## Requirements
Please write out the material that follows, exactly as it stands.

## Provided data
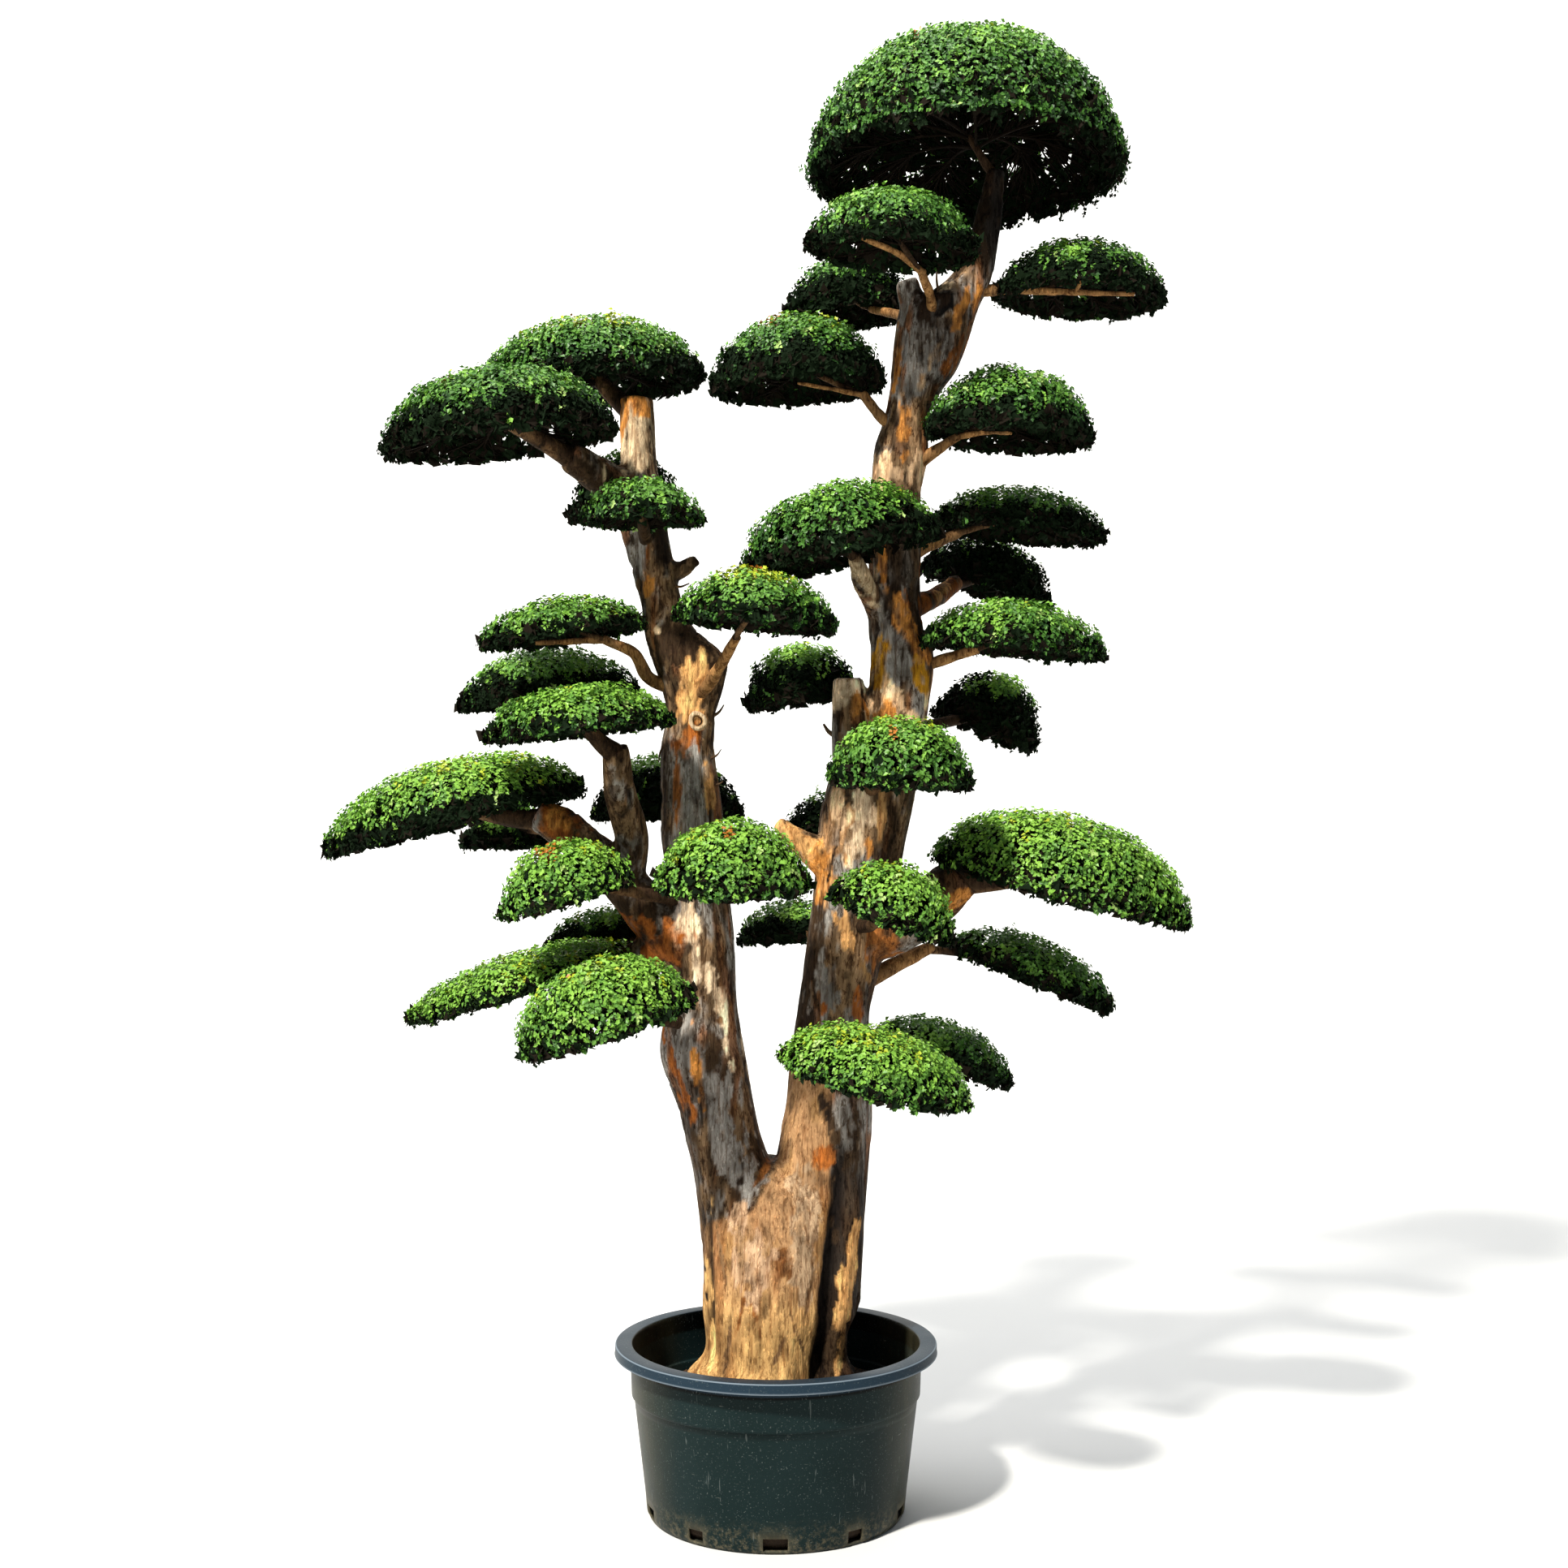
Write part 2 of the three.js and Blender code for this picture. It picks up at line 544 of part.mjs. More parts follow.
// A leaf of eight faces from its root to its tip, lying in the plane of its side direction.
function leafSolid(tip, direction, side, length) {
  const root = tip.clone().addScaledVector(direction, -length);
  const belly = root.clone().addScaledVector(direction, length * LEAF_BELLY);
  const face = direction.clone().cross(side).normalize();
  const wide = (LEAF_WIDTH / LEAF_LENGTH) * (length / 2);
  const ring = [
    belly.clone().addScaledVector(side, wide),
    belly.clone().addScaledVector(face, LEAF_THICK / 2),
    belly.clone().addScaledVector(side, -wide),
    belly.clone().addScaledVector(face, -LEAF_THICK / 2),
  ];
  return { points: [root, tip, ring[0], ring[2]], solid: () => skinOver([ring], root, tip) };
}

// One leaf whose tip lies on the clipped outline, upright in the middle and leaning out and down by the rim.
function outlineLeaf(frame, random, share, angle) {
  const tip = frame.place(share, angle, domeHeight(frame, share));
  const outward = frame.place(1, angle, 0).sub(frame.middle).normalize();
  const rise = LEAF_RISE * (1 - share) - LEAF_DROOP * share + LEAF_LIFT * random();
  const direction = outward.clone().multiplyScalar(share).addScaledVector(frame.up, rise).normalize();
  const side = outward.clone().cross(frame.up);
  side.applyAxisAngle(direction, (random() - 0.5) * LEAF_SPIN);
  side.addScaledVector(direction, -side.dot(direction)).normalize();
  return leafSolid(tip, direction, side, LEAF_LENGTH * (1 + LEAF_LENGTH_SPREAD * (random() - 0.5)));
}

// Leaves evenly round the rim, then over the dome by the golden angle.
function padLeaves(frame, random, clear) {
  const around = 2 * Math.round((Math.PI * (frame.half[0] + frame.half[1])) / (2 * RIM_PITCH));
  const over = Math.round((frame.half[0] * frame.half[1]) / DOME_AREA);
  const turn = random();
  const leaves = [];
  for (let index = 0; index < around; index += 1) {
    leaves.push(outlineLeaf(frame, random, RIM_SHARE, (2 * Math.PI * index) / around));
  }
  for (let index = 0; index < over; index += 1) {
    const share = DOME_REACH * Math.sqrt(index / over);
    leaves.push(outlineLeaf(frame, random, share, index * GOLDEN_ANGLE + turn));
  }
  return leaves.filter((leaf) => leaf.points.every(clear)).map((leaf) => leaf.solid());
}

// Twigs that branch off the pad's own stem by the golden angle, each into the hollow underside.
function padTwigs(frame, random, root, hub, clear) {
  const count = frame.half[0] > WIDE_PAD_HALF ? 2 : 1;
  const turn = 2 * Math.PI * random();
  const twigs = [];
  for (let index = 0; index < count; index += 1) {
    const angle = turn + index * GOLDEN_ANGLE;
    const share = TWIG_REACH + TWIG_REACH_SPREAD * random();
    const start = root.clone().lerp(hub, TWIG_START + TWIG_START_STEP * index);
    const end = frame.place(CORE_PLAN * share, angle, (HOLLOW + TWIG_BITE) * frame.dome);
    const reach = [1 / 3, 2 / 3, 1].map((part) => start.clone().lerp(end, part));
    if (reach.every(clear)) twigs.push(twig(start, end, TWIG_RADIUS, TWIG_RADIUS * TWIG_TAPER, TWIG_SIDES));
  }
  return twigs;
}

// The whole pad: core, its own stem up to the hub, twigs and leaves, cut clear of the limbs near it.
function padSolid(pad, root, rootRadius, limbs, others, seed) {
  const frame = padFrame(pad);
  const random = seededRandom(seed);
  const hub = frame.place(0, 0, (HOLLOW + HUB_BITE) * frame.dome);
  const nearOther = (point) => others.some((other) => insideSpace(other, point, PAD_ROOM));
  const nearLimb = (point) => limbs.some((wood) => wood.touches(point));
  const clear = (point) => !nearOther(point) && !nearLimb(point);
  const stem = twig(root, hub, rootRadius, Math.max(TWIG_RADIUS, rootRadius * TWIG_TAPER), PAD_STEM_SIDES);
  const twigs = padTwigs(frame, random, root, hub, clear);
  const leaves = padLeaves(frame, random, clear);
  const whole = joined([padCore(frame, random), stem, ...twigs, ...leaves]);
  const box = whole.boundingBox();
  const near = limbs.filter((wood) => wood.meets(box));
  return largestPiece(near.reduce((rest, wood) => rest.subtract(wood.grown), whole));
}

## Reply
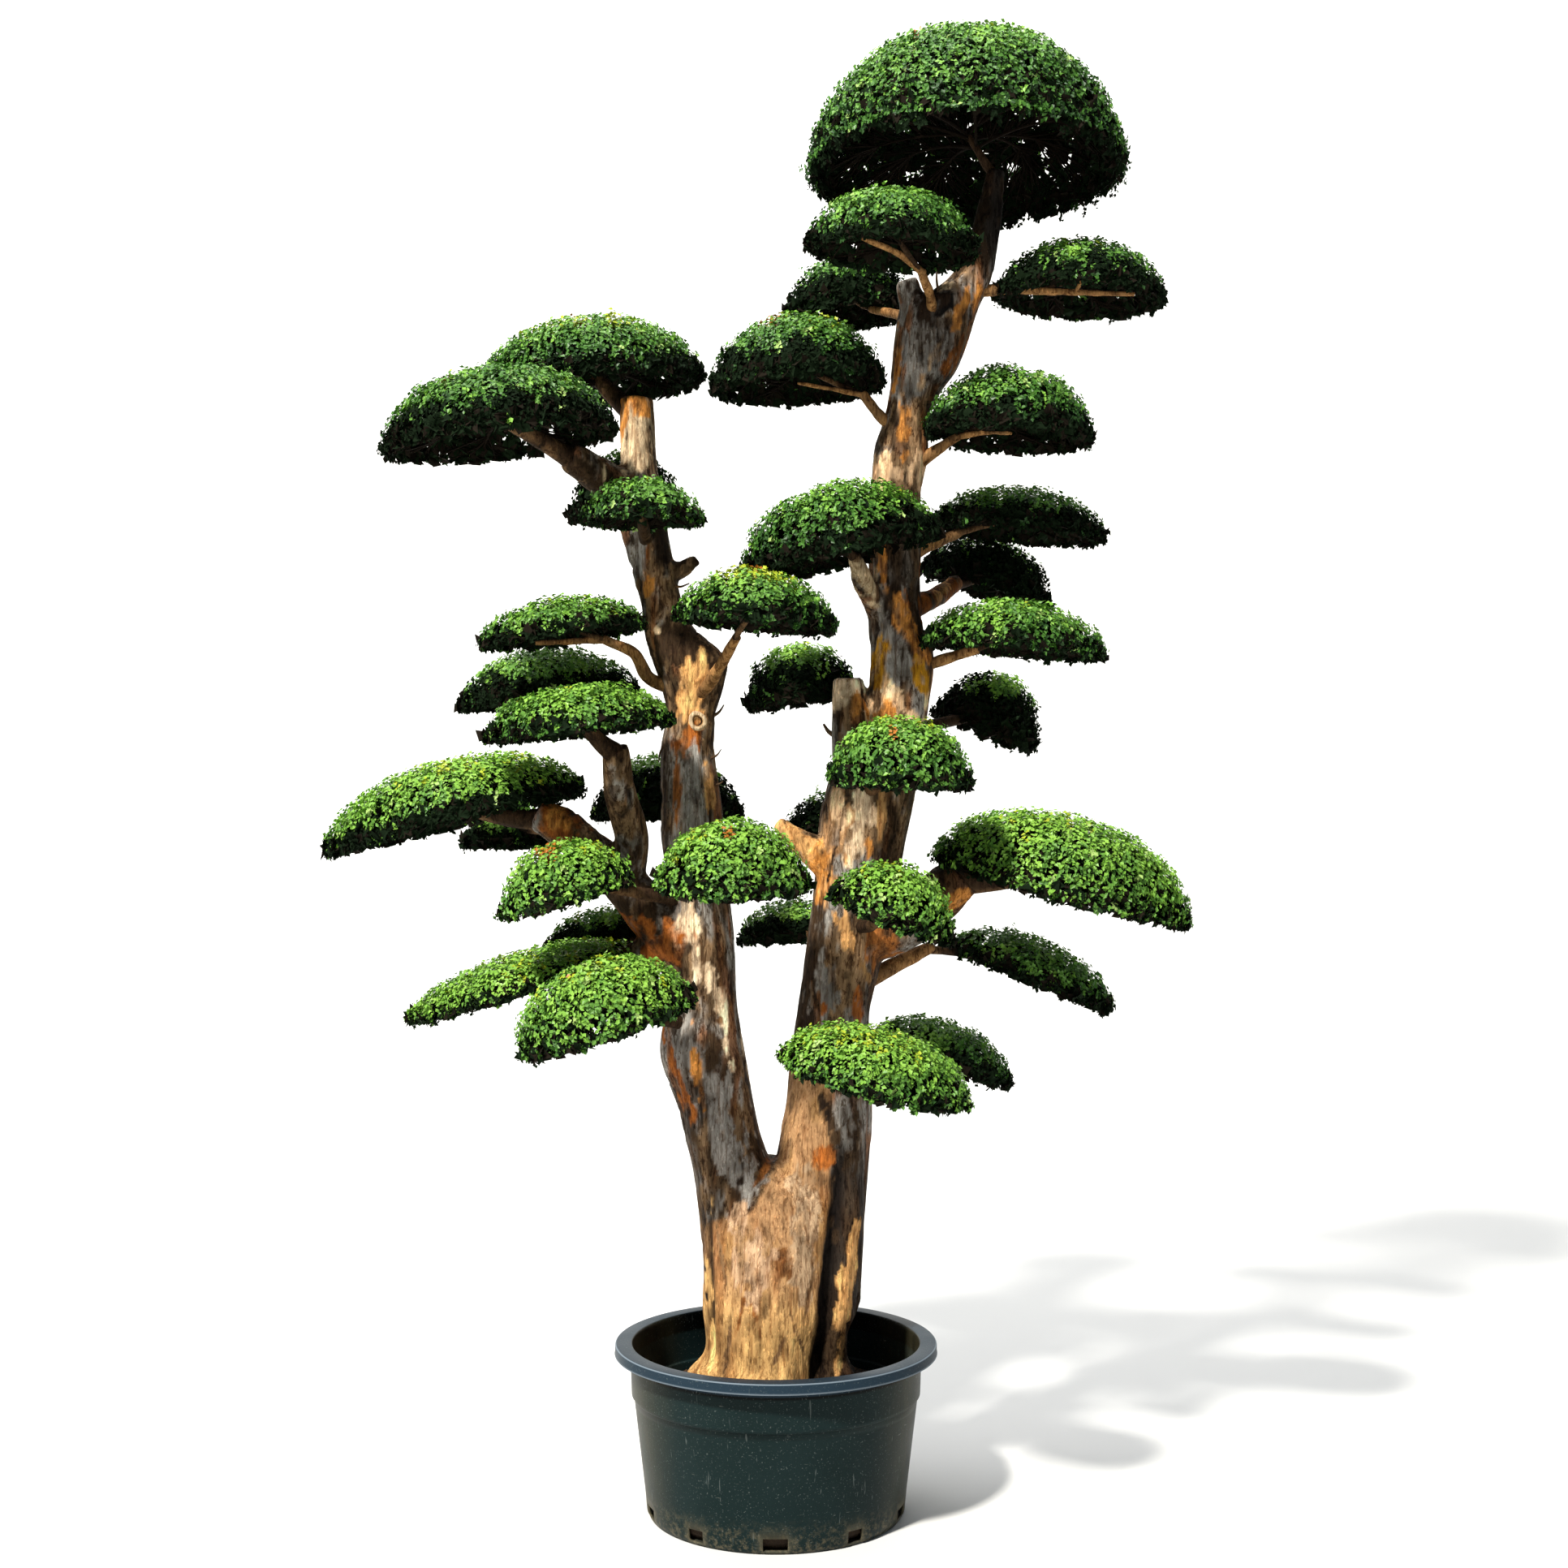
Write part 2 of the three.js and Blender code for this picture. It picks up at line 544 of part.mjs. More parts follow.
// A leaf of eight faces from its root to its tip, lying in the plane of its side direction.
function leafSolid(tip, direction, side, length) {
  const root = tip.clone().addScaledVector(direction, -length);
  const belly = root.clone().addScaledVector(direction, length * LEAF_BELLY);
  const face = direction.clone().cross(side).normalize();
  const wide = (LEAF_WIDTH / LEAF_LENGTH) * (length / 2);
  const ring = [
    belly.clone().addScaledVector(side, wide),
    belly.clone().addScaledVector(face, LEAF_THICK / 2),
    belly.clone().addScaledVector(side, -wide),
    belly.clone().addScaledVector(face, -LEAF_THICK / 2),
  ];
  return { points: [root, tip, ring[0], ring[2]], solid: () => skinOver([ring], root, tip) };
}

// One leaf whose tip lies on the clipped outline, upright in the middle and leaning out and down by the rim.
function outlineLeaf(frame, random, share, angle) {
  const tip = frame.place(share, angle, domeHeight(frame, share));
  const outward = frame.place(1, angle, 0).sub(frame.middle).normalize();
  const rise = LEAF_RISE * (1 - share) - LEAF_DROOP * share + LEAF_LIFT * random();
  const direction = outward.clone().multiplyScalar(share).addScaledVector(frame.up, rise).normalize();
  const side = outward.clone().cross(frame.up);
  side.applyAxisAngle(direction, (random() - 0.5) * LEAF_SPIN);
  side.addScaledVector(direction, -side.dot(direction)).normalize();
  return leafSolid(tip, direction, side, LEAF_LENGTH * (1 + LEAF_LENGTH_SPREAD * (random() - 0.5)));
}

// Leaves evenly round the rim, then over the dome by the golden angle.
function padLeaves(frame, random, clear) {
  const around = 2 * Math.round((Math.PI * (frame.half[0] + frame.half[1])) / (2 * RIM_PITCH));
  const over = Math.round((frame.half[0] * frame.half[1]) / DOME_AREA);
  const turn = random();
  const leaves = [];
  for (let index = 0; index < around; index += 1) {
    leaves.push(outlineLeaf(frame, random, RIM_SHARE, (2 * Math.PI * index) / around));
  }
  for (let index = 0; index < over; index += 1) {
    const share = DOME_REACH * Math.sqrt(index / over);
    leaves.push(outlineLeaf(frame, random, share, index * GOLDEN_ANGLE + turn));
  }
  return leaves.filter((leaf) => leaf.points.every(clear)).map((leaf) => leaf.solid());
}

// Twigs that branch off the pad's own stem by the golden angle, each into the hollow underside.
function padTwigs(frame, random, root, hub, clear) {
  const count = frame.half[0] > WIDE_PAD_HALF ? 2 : 1;
  const turn = 2 * Math.PI * random();
  const twigs = [];
  for (let index = 0; index < count; index += 1) {
    const angle = turn + index * GOLDEN_ANGLE;
    const share = TWIG_REACH + TWIG_REACH_SPREAD * random();
    const start = root.clone().lerp(hub, TWIG_START + TWIG_START_STEP * index);
    const end = frame.place(CORE_PLAN * share, angle, (HOLLOW + TWIG_BITE) * frame.dome);
    const reach = [1 / 3, 2 / 3, 1].map((part) => start.clone().lerp(end, part));
    if (reach.every(clear)) twigs.push(twig(start, end, TWIG_RADIUS, TWIG_RADIUS * TWIG_TAPER, TWIG_SIDES));
  }
  return twigs;
}

// The whole pad: core, its own stem up to the hub, twigs and leaves, cut clear of the limbs near it.
function padSolid(pad, root, rootRadius, limbs, others, seed) {
  const frame = padFrame(pad);
  const random = seededRandom(seed);
  const hub = frame.place(0, 0, (HOLLOW + HUB_BITE) * frame.dome);
  const nearOther = (point) => others.some((other) => insideSpace(other, point, PAD_ROOM));
  const nearLimb = (point) => limbs.some((wood) => wood.touches(point));
  const clear = (point) => !nearOther(point) && !nearLimb(point);
  const stem = twig(root, hub, rootRadius, Math.max(TWIG_RADIUS, rootRadius * TWIG_TAPER), PAD_STEM_SIDES);
  const twigs = padTwigs(frame, random, root, hub, clear);
  const leaves = padLeaves(frame, random, clear);
  const whole = joined([padCore(frame, random), stem, ...twigs, ...leaves]);
  const box = whole.boundingBox();
  const near = limbs.filter((wood) => wood.meets(box));
  return largestPiece(near.reduce((rest, wood) => rest.subtract(wood.grown), whole));
}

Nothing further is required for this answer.